La menace, arme des puissants
Cependant, cette forme de vie nomade, autonome sur les terrains publics, inquiète de plus en plus les pouvoirs publics qui veulent contrôler la situation. La menace d’expulsion est leur arme d’action privilégiée. « Les municipalités nous traînent devant les cours et nous imposent de lourdes amendes pour ne pas confronter nos besoins fondamentaux de logement et de travail », déplore Steve de la Tent City du New Jersey. Au lieu de remédier aux problèmes d’exclusion et d’injustice avec des politiques publiques et une restructuration économique, les pouvoirs publics appliquent des mesures illégitimes de marginalisation, des luttes égalitaires dans cette marche idéale de l’économie mondiale.

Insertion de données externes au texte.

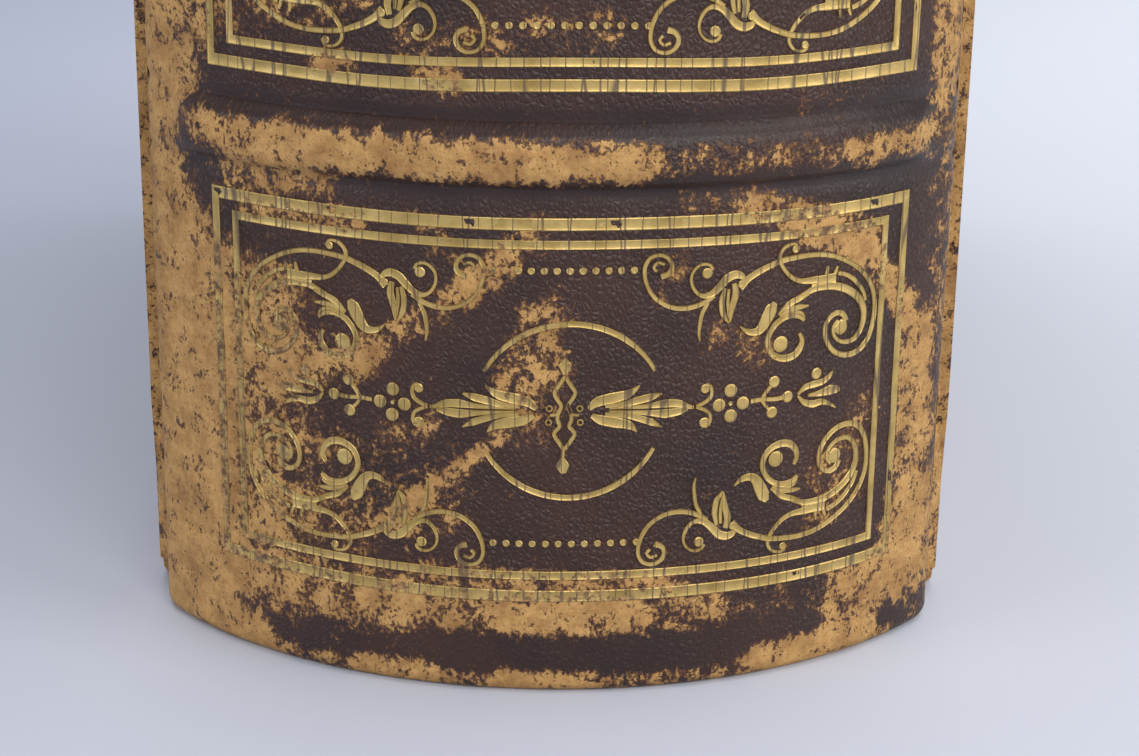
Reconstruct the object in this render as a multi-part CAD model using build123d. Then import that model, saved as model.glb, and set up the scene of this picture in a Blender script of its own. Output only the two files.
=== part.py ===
from build123d import *
import math
import os

# An antique octavo book in a full leather binding, standing upright on its tail edge.
#
# The sewn text block has a rounded and backed spine. It is sewn on raised cords, lined between
# them, and covered with leather that is glued straight to its back, so each cord shows as a raised
# band. Two millboards covered with the same leather hang on the joints, one at each shoulder.
#
# Millimetres. +Z is up, from tail to head. The spine faces -Y and the fore edge +Y. The front cover
# is on +X and the back cover on -X. The origin is on the ground, at the centre of the closed book.

# Overall sizes
book_height = 235.0
book_depth = 156.0        # front of the raised bands to the boards' fore edge
spine_width = 62.0        # over the leather at the shoulders
cover_rise = 1.5          # how far each cover's face stands out beyond the shoulder
square = 3.5              # how far the boards overhang the leaves at head, tail and fore edge

# Spine shape
spine_radius = 39.0       # outer face of the leather between the bands
shoulder_radius = 5.0     # where the spine turns into the joint
shoulder_to_joint = 2.9   # straight side of the spine leather, behind the shoulder
spine_leather_thickness = 1.1
lining_thickness = 0.6    # mull and paper on the back of the leaves
spread_margin = 4.0       # degrees between the shoulder and the ends of linings, cords and endbands

# Raised bands
band_count = 5
tail_band_height = 41.1   # centre of the lowest band, above the tail
head_band_drop = 41.1     # centre of the highest band, below the head
cord_width = 2.2
cord_rise = 1.2           # how far a cord stands above the linings
cord_rounding = 0.9
cord_end_pinch = 0.05     # the leather is this much thicker beyond the ends of a cord
band_rounding = 1.1       # the leather's edges over a cord
band_end_margin = 1.0     # degrees of leather beyond the end of a cord
line_width = 0.9          # blind line pressed into the leather along each edge of a band
line_depth = 0.12
cord_side_clearance = 0.3  # between a lining's edge and the cord beside it

# Caps and endbands
cap_clearance = 0.7       # between the doubled leather of a cap and the ends of the leaves
endband_size = 2.2
endband_rounding = 0.9
endband_clearance = 0.15

# Boards and their leather
board_thickness = 3.2
board_leather_thickness = 0.8
leather_edge_rounding = 0.7
back_corner_depth = 2.5   # the boards' spine-side corners are cut back so that the covers can turn
back_corner_height = 16.0
fore_corner_rounding = 3.0  # the boards' corners at the fore edge, over the leather
turn_in_width = 9.0
paper_thickness = 0.25    # pastedowns and flyleaves
leaf_clearance = 0.35     # between a flyleaf and the pastedown that faces it

# Joints
joint_gap = 0.3           # between the spine leather and the cover leather
board_setback = 0.7       # the board's spine edge lies this far behind its leather
hinge_inset = 0.5         # the leather folds this far under the cover's outer face

# Worked out from the sizes above
front_y = cord_rise - book_depth / 2
arc_centre_y = front_y + spine_radius
shoulder_x = spine_width / 2 - shoulder_radius
centre_distance = spine_radius - shoulder_radius
shoulder_y = arc_centre_y - math.sqrt(centre_distance**2 - shoulder_x**2)
join_angle = math.degrees(math.asin(shoulder_x / centre_distance))
spread_angle = join_angle - spread_margin
joint_y = shoulder_y + shoulder_to_joint
cover_front_y = joint_y + joint_gap
board_front_y = cover_front_y + board_setback
fore_edge_y = book_depth / 2
leaf_fore_y = fore_edge_y - square
cover_x = spine_width / 2 + cover_rise
board_outer_x = cover_x - board_leather_thickness
board_inner_x = board_outer_x - board_thickness
paper_x = board_inner_x - paper_thickness
flyleaf_x = paper_x - leaf_clearance
leaf_x = flyleaf_x - paper_thickness
back_inset = spine_leather_thickness + lining_thickness
back_radius = spine_radius - back_inset
open_edge_y = board_front_y + back_corner_depth
paper_edge_y = fore_edge_y - turn_in_width
paper_top_z = book_height - turn_in_width
leaf_tail_z = square
leaf_head_z = book_height - square
cap_height = square - cap_clearance
cap_thickness = 2 * spine_leather_thickness
band_width = cord_width + 2 * spine_leather_thickness
band_pitch = (book_height - tail_band_height - head_band_drop) / (band_count - 1)
band_heights = [tail_band_height + band_pitch * i for i in range(band_count)]
arc_axis = Axis((0, arc_centre_y, 0), (0, 0, 1))
hinge_x = cover_x - hinge_inset
hinge_y = joint_y + joint_gap / 2


def arc_point(radius, degrees):
    """A point on the spine's arc, at an angle from its front."""
    turn = math.radians(degrees)
    return (radius * math.sin(turn), arc_centre_y - radius * math.cos(turn))


def shoulder_point(radius, degrees):
    turn = math.radians(degrees)
    return (shoulder_x + radius * math.sin(turn), shoulder_y - radius * math.cos(turn))


def mirrored(point):
    return (-point[0], point[1])


def spine_edges(inset):
    """The spine's outline, an even inset inside its outer face, from shoulder to shoulder."""
    radius = spine_radius - inset
    small = shoulder_radius - inset
    join = arc_point(radius, join_angle)
    middle = shoulder_point(small, (join_angle + 90) / 2)
    side = shoulder_point(small, 90)
    return [
        ThreePointArc(mirrored(join), arc_point(radius, 0), join),
        ThreePointArc(join, middle, side),
        ThreePointArc(mirrored(join), mirrored(middle), mirrored(side)),
    ], side


def spine_block(inset, bottom, top):
    """A solid block with the spine's outline in front and a flat back at the joint."""
    edges, side = spine_edges(inset)
    corner = (side[0], joint_y)
    edges += [Line(side, corner), Line(corner, mirrored(corner)), Line(mirrored(corner), mirrored(side))]
    return extrude(Plane.XY.offset(bottom) * make_face(Wire(edges)), top - bottom)


def round_the_spine(profile, half_angle):
    """Turns an upright profile, drawn in front of the arc's axis, about that axis to both sides."""
    start = profile.rotate(arc_axis, -half_angle)
    return revolve(start, arc_axis, 2 * half_angle)


def upright_profile(radius, height):
    """The plane that an upright profile is drawn on: x is outwards from the arc, y is up."""
    return Plane(origin=(0, arc_centre_y - radius, height), x_dir=(0, -1, 0), z_dir=(-1, 0, 0))


def arc_slab(inner_radius, outer_radius, bottom, top, half_angle):
    """A curved slab that follows the spine."""
    place = upright_profile((inner_radius + outer_radius) / 2, (bottom + top) / 2)
    return round_the_spine(place * Rectangle(outer_radius - inner_radius, top - bottom), half_angle)


def rounded_ridge(inner_radius, rise, width, rounding, height, half_angle):
    """A ridge round the spine that is flat behind and rounded in front."""
    half = width / 2
    soft = min(rounding, half * 0.9, rise * 0.9)
    middle = soft * (1 - math.sqrt(0.5))
    upper = [(rise - soft, half), (rise - middle, half - middle), (rise, half - soft)]
    lower = [(x, -y) for x, y in reversed(upper)]
    outline = Wire(
        [
            Line((0, -half), (0, half)),
            Line((0, half), upper[0]),
            ThreePointArc(*upper),
            Line(upper[2], lower[0]),
            ThreePointArc(*lower),
            Line(lower[2], (0, -half)),
        ]
    )
    return round_the_spine(upright_profile(inner_radius, height) * make_face(outline), half_angle)


def sewing_cord(height):
    rise = lining_thickness + cord_rise
    return rounded_ridge(back_radius, rise, cord_width, cord_rounding, height, spread_angle)


def leather_band(height):
    """The leather that rises over one cord. Its foot is sunk in the leather between the bands."""
    foot = spine_radius - spine_leather_thickness / 2
    rise = cord_rise + spine_leather_thickness / 2
    return rounded_ridge(foot, rise, band_width, band_rounding, height, spread_angle + band_end_margin)


def spine_leather():
    """The leather over the spine. It is turned in, and so is doubled, at the two caps."""
    skin = spine_block(0, 0, band_heights[0] - band_width / 2 - line_width)
    for height, next_height in zip(band_heights, band_heights[1:] + [None]):
        low, high = height - band_width / 2, height + band_width / 2
        top = next_height - band_width / 2 - line_width if next_height else book_height
        skin += spine_block(line_depth, low - line_width, low)
        skin += spine_block(0, low, high) + leather_band(height)
        skin += spine_block(line_depth, high, high + line_width)
        skin += spine_block(0, high + line_width, top)
    bottom = cap_height
    for height in band_heights:
        low, high = height - cord_width / 2, height + cord_width / 2
        skin -= spine_block(spine_leather_thickness, bottom, low)
        skin -= spine_block(spine_leather_thickness + cord_end_pinch, low, high)
        skin -= sewing_cord(height)
        bottom = high
    skin -= spine_block(spine_leather_thickness, bottom, book_height - cap_height)
    skin -= spine_block(cap_thickness, -1, book_height + 1)
    return skin


def spine_linings():
    """One lining in each compartment, between the cords."""
    edge = cord_width / 2 + cord_side_clearance
    bottoms = [leaf_tail_z] + [height + edge for height in band_heights]
    tops = [height - edge for height in band_heights] + [leaf_head_z]
    outer = back_radius + lining_thickness
    return [
        arc_slab(back_radius, outer, bottom, top, spread_angle)
        for bottom, top in zip(bottoms, tops)
    ]


def text_block():
    """The leaves. All are cut to one width, so the fore edge is hollow where the back is round."""
    edges, side = spine_edges(back_inset)
    back_edge_y = arc_centre_y - math.sqrt(back_radius**2 - leaf_x**2)
    leaf_width = leaf_fore_y - back_edge_y
    hollow_y = front_y + back_inset + leaf_width
    shoulder_foot = (leaf_x, joint_y)
    fore_corner = (leaf_x, leaf_fore_y)
    edges += [
        Line(side, shoulder_foot),
        Line(shoulder_foot, fore_corner),
        ThreePointArc(fore_corner, (0, hollow_y), mirrored(fore_corner)),
        Line(mirrored(fore_corner), mirrored(shoulder_foot)),
        Line(mirrored(shoulder_foot), mirrored(side)),
    ]
    return extrude(Plane.XY.offset(leaf_tail_z) * make_face(Wire(edges)), leaf_head_z - leaf_tail_z)


def endband(height):
    """A silk-covered core that lies on the end of the leaves, just inside the leather cap."""
    radius = spine_radius - cap_thickness - endband_clearance - endband_size / 2
    soft = min(endband_rounding, endband_size * 0.45)
    profile = upright_profile(radius, height) * RectangleRounded(endband_size, endband_size, soft)
    return round_the_spine(profile, spread_angle)


def slab(x_low, x_high, y_low, y_high, z_low, z_high):
    size = (x_high - x_low, y_high - y_low, z_high - z_low)
    return Pos((x_low + x_high) / 2, (y_low + y_high) / 2, (z_low + z_high) / 2) * Box(*size)


def back_cornered(x_low, x_high, inset):
    """A cover-shaped slab, inset from the leather's outline. Its spine-side corners are cut back."""
    front = cover_front_y + (board_setback if inset else 0)
    cut_y = front + back_corner_depth
    cut_z = inset + back_corner_height
    back = fore_edge_y - inset
    outline = Polyline(
        (front, cut_z),
        (cut_y, inset),
        (back, inset),
        (back, book_height - inset),
        (cut_y, book_height - inset),
        (front, book_height - cut_z),
        close=True,
    )
    place = Plane(origin=(x_low, 0, 0), x_dir=(0, 1, 0), z_dir=(1, 0, 0))
    block = extrude(place * make_face(outline), x_high - x_low)
    fore_corners = block.edges().filter_by(Axis.X).group_by(Axis.Y)[-1]
    return fillet(fore_corners, fore_corner_rounding - inset)


def board():
    return back_cornered(board_inner_x, board_outer_x, board_leather_thickness)


def cover_leather():
    """The leather on one board, turned in over the head, tail and fore edge."""
    skin = back_cornered(paper_x, cover_x, 0)
    outer_edges = skin.faces().sort_by(Axis.X)[-1].edges()
    turned_edges = [edge for edge in outer_edges if edge.center().Y > open_edge_y]
    skin = fillet(turned_edges, min(leather_edge_rounding, board_leather_thickness * 0.9))
    skin -= board()
    skin -= slab(paper_x, board_inner_x, front_y, paper_edge_y, turn_in_width, paper_top_z)
    skin -= slab(paper_x, board_outer_x, front_y, open_edge_y, -1, book_height + 1)
    return skin


def pastedown():
    return slab(paper_x, board_inner_x, board_front_y, paper_edge_y, turn_in_width, paper_top_z)


def flyleaf():
    return slab(leaf_x, flyleaf_x, joint_y, leaf_fore_y, leaf_tail_z, leaf_head_z)


def on_the_back(shape):
    """The same piece for the back cover, on the other side of the book."""
    return shape.mirror(Plane.YZ)


pieces = {
    "text_block": text_block(),
    "spine_leather": spine_leather(),
    "headband": endband(leaf_head_z + endband_size / 2),
    "tailband": endband(leaf_tail_z - endband_size / 2),
}
for number, height in enumerate(band_heights, 1):
    pieces[f"sewing_cord_{number}"] = sewing_cord(height)
for number, lining in enumerate(spine_linings(), 1):
    pieces[f"spine_lining_{number}"] = lining
for name, make in (
    ("board", board),
    ("cover_leather", cover_leather),
    ("pastedown", pastedown),
    ("flyleaf", flyleaf),
):
    pieces[f"front_{name}"] = make()
    pieces[f"back_{name}"] = on_the_back(make())

os.makedirs("parts", exist_ok=True)
for name, shape in pieces.items():
    export_step(shape, f"parts/{name}.step")

print("hinge at x", hinge_x, "y", hinge_y)
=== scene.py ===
import math
import random

import bpy
import numpy as np
from mathutils import Matrix, Vector


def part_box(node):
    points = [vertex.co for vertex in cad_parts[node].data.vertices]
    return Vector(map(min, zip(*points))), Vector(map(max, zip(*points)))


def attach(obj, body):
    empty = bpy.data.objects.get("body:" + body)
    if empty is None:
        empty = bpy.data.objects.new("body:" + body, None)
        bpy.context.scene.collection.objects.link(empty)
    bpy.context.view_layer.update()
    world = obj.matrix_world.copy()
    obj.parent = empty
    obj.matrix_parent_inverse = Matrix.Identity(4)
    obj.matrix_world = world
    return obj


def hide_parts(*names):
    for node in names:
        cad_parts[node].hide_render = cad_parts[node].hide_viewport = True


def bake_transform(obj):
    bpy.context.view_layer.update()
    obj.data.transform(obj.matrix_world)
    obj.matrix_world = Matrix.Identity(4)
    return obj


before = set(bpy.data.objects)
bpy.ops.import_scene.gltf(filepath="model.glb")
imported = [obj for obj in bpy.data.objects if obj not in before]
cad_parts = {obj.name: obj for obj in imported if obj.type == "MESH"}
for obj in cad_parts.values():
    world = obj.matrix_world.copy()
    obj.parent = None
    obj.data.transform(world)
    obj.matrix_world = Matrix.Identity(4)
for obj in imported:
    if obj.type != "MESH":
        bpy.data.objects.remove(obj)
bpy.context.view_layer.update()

mm = 0.001
rng = random.Random(7)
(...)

De Bangalore à New York, en passant par Rabat et Marseille, ces personnages du réel nous font toucher la dimension destructrice du capitalisme en crise. Leur expérience de vie collective et de lutte ensemble pour survivre leur a permis de prendre contrôle de la situation en gérant ce qui marche et est utile pour leur communauté pour négocier des droits contre la rapacité: vivre ensemble avec des ressources restreintes sur des terrains publics. Selon l’écrivain Neuwirth, « les ressources mondiales sont limitées et concentrées dans les mains des 5 % les plus riches. A la fin du siècle, nous serons 3 milliards de réfugiés, soit 1/3 de la population de la planète ». Il faut donc entendre les voix de ces squatteurs pour découvrir notre héritage humain et changer le monde avant le désastre.